(INFORMATION SUPPLIED):
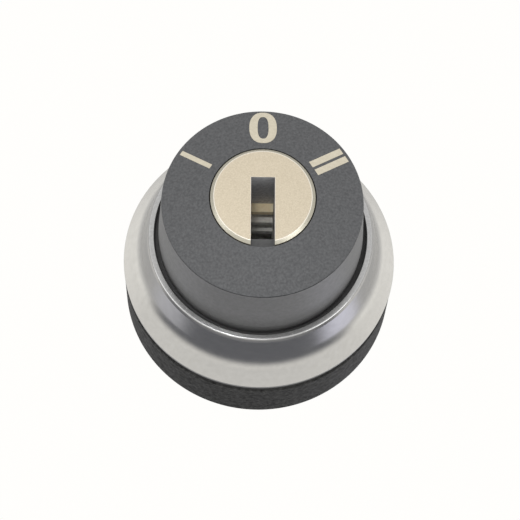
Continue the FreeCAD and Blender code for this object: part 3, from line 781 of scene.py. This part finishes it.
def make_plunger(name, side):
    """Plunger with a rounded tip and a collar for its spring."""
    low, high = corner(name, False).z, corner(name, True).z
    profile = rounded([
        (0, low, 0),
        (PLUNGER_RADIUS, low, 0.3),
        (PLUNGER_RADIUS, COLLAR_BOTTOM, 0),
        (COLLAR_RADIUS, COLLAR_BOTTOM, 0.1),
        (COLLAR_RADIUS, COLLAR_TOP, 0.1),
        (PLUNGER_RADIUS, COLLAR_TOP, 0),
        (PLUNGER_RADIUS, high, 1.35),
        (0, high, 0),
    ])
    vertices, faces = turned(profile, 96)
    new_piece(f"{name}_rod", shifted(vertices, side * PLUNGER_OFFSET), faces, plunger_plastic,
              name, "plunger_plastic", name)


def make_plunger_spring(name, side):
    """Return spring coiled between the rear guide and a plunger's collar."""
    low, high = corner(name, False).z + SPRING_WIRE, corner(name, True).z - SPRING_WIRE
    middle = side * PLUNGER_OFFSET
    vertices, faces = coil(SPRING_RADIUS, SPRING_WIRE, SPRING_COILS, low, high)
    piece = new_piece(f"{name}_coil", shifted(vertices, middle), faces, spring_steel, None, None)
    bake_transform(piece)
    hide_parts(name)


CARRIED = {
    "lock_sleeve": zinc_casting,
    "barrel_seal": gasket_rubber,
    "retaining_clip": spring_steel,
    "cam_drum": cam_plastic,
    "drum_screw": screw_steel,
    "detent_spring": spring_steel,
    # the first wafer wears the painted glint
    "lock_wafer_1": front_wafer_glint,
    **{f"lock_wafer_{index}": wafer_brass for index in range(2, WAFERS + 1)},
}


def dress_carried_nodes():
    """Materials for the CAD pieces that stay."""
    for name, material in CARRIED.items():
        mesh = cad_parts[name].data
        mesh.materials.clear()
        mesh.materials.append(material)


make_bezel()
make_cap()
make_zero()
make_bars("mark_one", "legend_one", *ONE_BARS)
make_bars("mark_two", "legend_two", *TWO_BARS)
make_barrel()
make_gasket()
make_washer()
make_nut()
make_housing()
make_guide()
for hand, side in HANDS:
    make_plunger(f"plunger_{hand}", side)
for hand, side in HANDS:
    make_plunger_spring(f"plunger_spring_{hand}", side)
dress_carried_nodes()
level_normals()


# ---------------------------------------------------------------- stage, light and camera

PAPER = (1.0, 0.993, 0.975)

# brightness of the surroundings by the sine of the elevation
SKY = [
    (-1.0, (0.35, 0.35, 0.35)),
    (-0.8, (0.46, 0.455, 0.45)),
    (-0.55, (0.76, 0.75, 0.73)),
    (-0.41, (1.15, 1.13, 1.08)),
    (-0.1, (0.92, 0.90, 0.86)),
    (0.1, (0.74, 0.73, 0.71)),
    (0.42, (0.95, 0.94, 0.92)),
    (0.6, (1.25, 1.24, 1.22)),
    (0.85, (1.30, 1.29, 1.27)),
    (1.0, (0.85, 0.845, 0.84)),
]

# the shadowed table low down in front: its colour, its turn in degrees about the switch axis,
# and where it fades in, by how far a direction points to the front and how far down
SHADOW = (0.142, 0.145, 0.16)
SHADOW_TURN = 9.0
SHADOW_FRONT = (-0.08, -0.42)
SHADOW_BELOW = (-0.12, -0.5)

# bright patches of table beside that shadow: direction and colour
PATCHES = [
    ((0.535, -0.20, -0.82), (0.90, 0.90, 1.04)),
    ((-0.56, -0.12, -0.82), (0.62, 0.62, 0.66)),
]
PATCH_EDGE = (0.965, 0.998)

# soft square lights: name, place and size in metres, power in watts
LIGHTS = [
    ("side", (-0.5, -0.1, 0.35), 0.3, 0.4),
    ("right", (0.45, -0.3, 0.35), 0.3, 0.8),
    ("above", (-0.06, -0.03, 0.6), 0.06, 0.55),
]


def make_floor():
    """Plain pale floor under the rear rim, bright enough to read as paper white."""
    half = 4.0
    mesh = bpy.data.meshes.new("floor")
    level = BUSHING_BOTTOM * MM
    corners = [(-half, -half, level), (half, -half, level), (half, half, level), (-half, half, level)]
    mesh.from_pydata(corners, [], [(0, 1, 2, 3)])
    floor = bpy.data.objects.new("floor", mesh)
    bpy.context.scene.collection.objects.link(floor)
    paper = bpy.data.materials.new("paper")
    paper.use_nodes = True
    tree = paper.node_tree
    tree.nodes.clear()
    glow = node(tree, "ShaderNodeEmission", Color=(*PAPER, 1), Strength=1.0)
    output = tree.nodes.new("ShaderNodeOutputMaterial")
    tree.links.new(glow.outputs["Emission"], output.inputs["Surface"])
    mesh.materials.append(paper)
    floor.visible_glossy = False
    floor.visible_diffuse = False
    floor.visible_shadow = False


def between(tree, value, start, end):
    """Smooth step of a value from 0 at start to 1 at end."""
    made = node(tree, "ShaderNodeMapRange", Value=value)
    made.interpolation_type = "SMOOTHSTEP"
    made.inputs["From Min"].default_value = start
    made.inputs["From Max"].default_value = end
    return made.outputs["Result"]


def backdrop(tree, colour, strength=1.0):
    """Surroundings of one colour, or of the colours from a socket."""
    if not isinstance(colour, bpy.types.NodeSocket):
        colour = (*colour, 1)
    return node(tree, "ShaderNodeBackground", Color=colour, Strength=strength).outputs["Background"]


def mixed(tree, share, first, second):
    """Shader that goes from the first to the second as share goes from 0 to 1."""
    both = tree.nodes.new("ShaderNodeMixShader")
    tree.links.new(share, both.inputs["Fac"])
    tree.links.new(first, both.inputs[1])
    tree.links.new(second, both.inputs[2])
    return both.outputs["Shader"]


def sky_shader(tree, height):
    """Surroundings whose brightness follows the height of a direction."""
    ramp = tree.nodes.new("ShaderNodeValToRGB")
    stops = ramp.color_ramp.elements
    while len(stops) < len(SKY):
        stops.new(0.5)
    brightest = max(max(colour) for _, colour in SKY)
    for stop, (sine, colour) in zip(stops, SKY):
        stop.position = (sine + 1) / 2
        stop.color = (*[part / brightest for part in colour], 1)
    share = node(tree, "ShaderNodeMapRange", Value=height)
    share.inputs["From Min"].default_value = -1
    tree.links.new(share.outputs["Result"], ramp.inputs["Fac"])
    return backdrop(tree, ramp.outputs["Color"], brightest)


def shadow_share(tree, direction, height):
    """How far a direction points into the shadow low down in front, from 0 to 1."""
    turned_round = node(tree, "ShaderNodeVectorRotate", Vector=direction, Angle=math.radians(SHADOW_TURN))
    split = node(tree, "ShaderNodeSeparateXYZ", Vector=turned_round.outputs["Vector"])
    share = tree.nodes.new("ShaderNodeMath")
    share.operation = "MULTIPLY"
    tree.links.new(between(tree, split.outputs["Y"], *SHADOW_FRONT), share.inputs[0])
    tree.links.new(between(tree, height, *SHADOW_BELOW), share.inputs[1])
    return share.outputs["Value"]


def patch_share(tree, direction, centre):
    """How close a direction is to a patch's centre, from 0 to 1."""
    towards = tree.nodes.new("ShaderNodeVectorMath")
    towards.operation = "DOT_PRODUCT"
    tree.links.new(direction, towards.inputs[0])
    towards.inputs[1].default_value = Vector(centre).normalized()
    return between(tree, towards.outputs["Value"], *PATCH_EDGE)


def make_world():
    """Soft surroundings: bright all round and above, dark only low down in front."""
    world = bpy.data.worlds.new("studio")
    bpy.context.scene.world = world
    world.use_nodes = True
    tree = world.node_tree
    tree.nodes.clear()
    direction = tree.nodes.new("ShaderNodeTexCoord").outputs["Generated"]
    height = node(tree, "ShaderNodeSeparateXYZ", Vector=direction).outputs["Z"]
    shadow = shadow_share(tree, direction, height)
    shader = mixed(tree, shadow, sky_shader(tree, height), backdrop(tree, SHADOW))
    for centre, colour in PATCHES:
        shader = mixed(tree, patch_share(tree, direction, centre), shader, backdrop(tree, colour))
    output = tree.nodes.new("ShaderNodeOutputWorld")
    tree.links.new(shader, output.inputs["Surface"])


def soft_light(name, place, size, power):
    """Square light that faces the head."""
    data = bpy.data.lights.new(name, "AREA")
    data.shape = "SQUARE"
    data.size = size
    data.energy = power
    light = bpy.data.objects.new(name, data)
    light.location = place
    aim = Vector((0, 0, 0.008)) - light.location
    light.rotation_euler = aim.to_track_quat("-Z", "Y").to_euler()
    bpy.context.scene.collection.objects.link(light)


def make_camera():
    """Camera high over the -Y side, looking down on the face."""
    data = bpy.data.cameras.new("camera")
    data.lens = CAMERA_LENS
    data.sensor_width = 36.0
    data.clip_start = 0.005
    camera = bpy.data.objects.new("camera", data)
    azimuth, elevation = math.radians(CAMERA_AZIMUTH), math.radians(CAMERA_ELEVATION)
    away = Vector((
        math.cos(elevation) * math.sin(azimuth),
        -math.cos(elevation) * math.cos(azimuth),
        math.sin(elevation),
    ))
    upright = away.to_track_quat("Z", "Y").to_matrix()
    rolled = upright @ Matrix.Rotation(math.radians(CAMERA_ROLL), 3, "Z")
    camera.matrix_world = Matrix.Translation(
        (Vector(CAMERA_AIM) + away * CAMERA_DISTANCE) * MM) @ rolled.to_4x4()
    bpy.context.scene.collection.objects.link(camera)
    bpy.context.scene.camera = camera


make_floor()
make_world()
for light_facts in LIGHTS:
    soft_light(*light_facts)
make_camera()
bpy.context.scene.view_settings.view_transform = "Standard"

(TASK BRIEF):
Beginning with the line containing "hide_parts(name)" and ending with the line containing "SHADOW_BELOW = (-0.12, -0.5)", extract those lines exactly from the listing above, and only those.

(RESULT FOR THIS TASK):
    hide_parts(name)


CARRIED = {
    "lock_sleeve": zinc_casting,
    "barrel_seal": gasket_rubber,
    "retaining_clip": spring_steel,
    "cam_drum": cam_plastic,
    "drum_screw": screw_steel,
    "detent_spring": spring_steel,
    # the first wafer wears the painted glint
    "lock_wafer_1": front_wafer_glint,
    **{f"lock_wafer_{index}": wafer_brass for index in range(2, WAFERS + 1)},
}


def dress_carried_nodes():
    """Materials for the CAD pieces that stay."""
    for name, material in CARRIED.items():
        mesh = cad_parts[name].data
        mesh.materials.clear()
        mesh.materials.append(material)


make_bezel()
make_cap()
make_zero()
make_bars("mark_one", "legend_one", *ONE_BARS)
make_bars("mark_two", "legend_two", *TWO_BARS)
make_barrel()
make_gasket()
make_washer()
make_nut()
make_housing()
make_guide()
for hand, side in HANDS:
    make_plunger(f"plunger_{hand}", side)
for hand, side in HANDS:
    make_plunger_spring(f"plunger_spring_{hand}", side)
dress_carried_nodes()
level_normals()


# ---------------------------------------------------------------- stage, light and camera

PAPER = (1.0, 0.993, 0.975)

# brightness of the surroundings by the sine of the elevation
SKY = [
    (-1.0, (0.35, 0.35, 0.35)),
    (-0.8, (0.46, 0.455, 0.45)),
    (-0.55, (0.76, 0.75, 0.73)),
    (-0.41, (1.15, 1.13, 1.08)),
    (-0.1, (0.92, 0.90, 0.86)),
    (0.1, (0.74, 0.73, 0.71)),
    (0.42, (0.95, 0.94, 0.92)),
    (0.6, (1.25, 1.24, 1.22)),
    (0.85, (1.30, 1.29, 1.27)),
    (1.0, (0.85, 0.845, 0.84)),
]

# the shadowed table low down in front: its colour, its turn in degrees about the switch axis,
# and where it fades in, by how far a direction points to the front and how far down
SHADOW = (0.142, 0.145, 0.16)
SHADOW_TURN = 9.0
SHADOW_FRONT = (-0.08, -0.42)
SHADOW_BELOW = (-0.12, -0.5)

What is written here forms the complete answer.